The picture was looked over by forensic examiner, Michael Streed, who analyzed the facial structures and compared them to two images of the escapees. He then passed on his findings to Art Roderick, a retired U.S. Marshall investigator who had been in charge of the probe into the men’s disappearance. Roderick told the Anglin family that it was “very likely” that the two men in the picture were John and Clarence Anglin.
If it is true, this would be the only successful prison escape in the history of Alcatraz. Tidal experts now say the only way the brothers would have made it out of Alcatraz alive is if they started paddling in their makeshift raft in the waters between 11 p.m. and midnight during which tidal conditions and the wind give the highest chance of survival on the north side of the Golden Gate Bridge.
The family friend, Fred Brizzi, claimed the brothers told him that they were towed behind a ferry. Investigators checked that the last ferry left just after midnight on the night of their escape. It is speculated they could have used the 120 feet of electrical wire that was reported missing from the dock to attach themselves to the rudder. There were also magazines found in their cells that guided them on mechanics and showed them how boats leave slips.

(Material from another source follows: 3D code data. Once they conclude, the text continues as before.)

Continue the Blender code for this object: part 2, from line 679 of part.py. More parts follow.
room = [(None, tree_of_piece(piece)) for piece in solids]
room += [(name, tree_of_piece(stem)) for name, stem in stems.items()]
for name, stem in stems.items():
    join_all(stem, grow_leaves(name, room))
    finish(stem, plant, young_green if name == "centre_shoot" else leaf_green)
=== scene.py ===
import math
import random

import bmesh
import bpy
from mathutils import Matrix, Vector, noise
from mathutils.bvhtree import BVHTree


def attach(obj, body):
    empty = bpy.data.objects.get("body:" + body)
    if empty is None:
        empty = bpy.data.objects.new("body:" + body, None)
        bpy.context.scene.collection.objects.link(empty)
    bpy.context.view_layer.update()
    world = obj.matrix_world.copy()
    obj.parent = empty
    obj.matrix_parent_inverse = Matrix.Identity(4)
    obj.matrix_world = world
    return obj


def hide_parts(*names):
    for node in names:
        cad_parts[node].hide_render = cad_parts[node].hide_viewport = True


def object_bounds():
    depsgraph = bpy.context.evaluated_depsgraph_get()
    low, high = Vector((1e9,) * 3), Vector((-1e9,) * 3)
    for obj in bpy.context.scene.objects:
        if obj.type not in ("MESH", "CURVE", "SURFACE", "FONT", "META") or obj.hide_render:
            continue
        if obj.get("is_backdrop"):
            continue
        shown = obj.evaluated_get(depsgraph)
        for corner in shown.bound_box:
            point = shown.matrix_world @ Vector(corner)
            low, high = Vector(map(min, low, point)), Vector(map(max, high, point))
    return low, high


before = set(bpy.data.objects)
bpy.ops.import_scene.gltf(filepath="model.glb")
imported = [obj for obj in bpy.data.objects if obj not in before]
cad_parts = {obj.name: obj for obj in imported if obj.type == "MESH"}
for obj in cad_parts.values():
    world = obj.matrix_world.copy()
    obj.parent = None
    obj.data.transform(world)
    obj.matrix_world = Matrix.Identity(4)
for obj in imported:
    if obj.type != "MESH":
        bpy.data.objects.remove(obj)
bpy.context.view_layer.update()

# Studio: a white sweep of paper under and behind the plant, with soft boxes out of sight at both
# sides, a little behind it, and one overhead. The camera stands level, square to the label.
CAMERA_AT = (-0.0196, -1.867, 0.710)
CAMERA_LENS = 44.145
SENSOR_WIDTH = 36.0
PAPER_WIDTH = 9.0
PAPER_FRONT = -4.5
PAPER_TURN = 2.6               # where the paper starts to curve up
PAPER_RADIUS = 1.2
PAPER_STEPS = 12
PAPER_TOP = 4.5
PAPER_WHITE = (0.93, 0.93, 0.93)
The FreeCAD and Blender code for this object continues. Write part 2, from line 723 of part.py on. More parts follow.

This theory is also backed up by a witness, Officer Robert Checchi, who was having a cigarette at a yacht club overlooking the Bay after his shift in Alcatraz. He looked out over the water after midnight and saw a white boat with no fishing rods or sails laying still for around 30 minutes. All of a sudden, it started moving toward the Golden Gate Bridge. The FBI discounted his account at the time, as they firmly believed the three men never made it to shore.
The Anglin brother’s nephew also said that over the years, his mother would receive Christmas cards the brothers sent to the Anglin’s family home in Florida and she continued to receive those for three years after the escape. The fate of Frank Morris remains unknown.
The FBI later revealed that in 1965, they received a lead that Clarence Anglin was living in Brazil, but they didn’t find any evidence when they sent agents to South America. Before the death of the Anglin brothers’ father in 2010, he reportedly told family members that he had been in touch with his sons from 1963 to 1987 at which point he lost contact.
So there are many leads showing it is possible the inmates escaped successfully. There are two important factors. One is that the escapees had intricate planning, from the raft to the dummy heads, that showed their smart thinking and high IQs. Is it possible they shredded the raft on purpose? You can’t really carry a raft up the shore, can you?
Further, throwing away their personal items could also have been part of the plan to throw the police off their case, thinking that they drowned at sea. The second important factor is that the inmates were well fed so they had plenty of energy to carry out the swim. If the inmates were alive today, they would be around 90, 91, and 94 years old respectively. According to U.S. law, fugitives will continue to be hunted down until they are 99 years old or proven deceased.